Stir in the vegetable stock and the parmesan rind, if using. Bring to a simmer, cover, and cook on low heat for 20 minutes.
While the soup is simmering, chop the basil and open all three cans of beans. Pour each can into one strainer and rinse the beans under cold water.*** After about 20 minutes, add all of the beans and half of the chopped basil and cook for an additional 10 minutes. Turn off the heat. Remove parmesan rind. Add the rest of the chopped basil.
The soup is ready! If I am making the soup for lunches I will let it sit on the stove for about 15 minutes to cool before dividing it into 3-4 Tupperware containers for lunches.
*Dairy (cheese) isn’t vegan. Including a parmesan rind in this recipe simply adds flavor. There isn’t cheese left on the rind. You can skip this if you prefer.
** If you want to add pasta to this recipe, cook ½ pound of dried pasta separately. Add the pasta to the soup at the very end. If you add it while the soup is still cooking it will get mushy. I make this recipe both with and without the pasta but if I am being carb conscious I leave it out. Fresh pasta generally contains eggs and therefore isn’t vegan. Most dried pasta is vegan, however. Look at the ingredients to be sure.
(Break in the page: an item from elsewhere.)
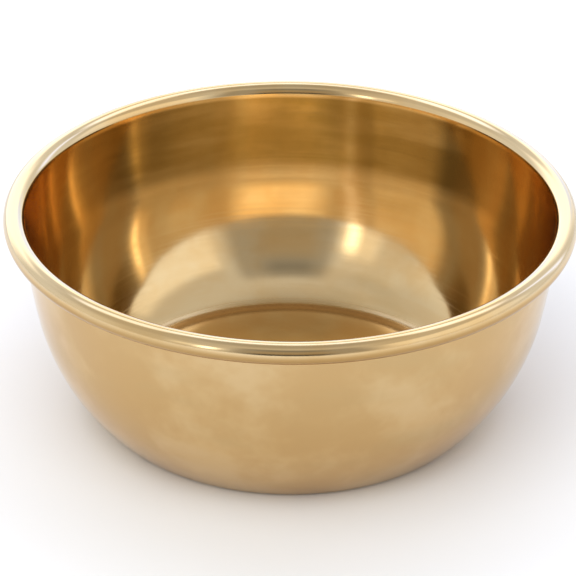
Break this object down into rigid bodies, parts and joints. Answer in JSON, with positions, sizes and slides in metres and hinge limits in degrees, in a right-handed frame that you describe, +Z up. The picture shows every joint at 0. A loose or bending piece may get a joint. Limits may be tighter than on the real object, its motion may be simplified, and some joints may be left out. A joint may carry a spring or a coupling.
{
  "type": "shaving bowl",
  "caption": "Round spun brass bowl with a flat base and a rolled bead rim, for working up shaving lather.",
  "frame": {"origin": "centre of the flat base's underside", "axes": "+Z up along the bowl's axis; the bowl is round, so X and Y are free, and the butted ends of the rim wire are at +Y"},
  "size_m": [0.12, 0.12, 0.0467],
  "materials": {
    "polished_brass": "polished, with fine spinning lines",
    "wire_brass": "dull drawn wire"
  },
  "bodies": {
    "root": {"bowl_shell": "polished_brass", "rim_wire": "wire_brass"}
  },
  "joints": []
}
*** Canned beans verses dried beans. Canned beans certainly contain much more sodium and cost more. Other than the higher sodium content the nutritional value is roughly the same. The point of rinsing is to reduce excess sodium that comes with canned products. Fresher/less processed is always better, as a general rule, but dried beans require much more prep time. You’ll see I prefer organic products, when possible. In an effort to keep this quick and easy I choose canned beans for this recipe.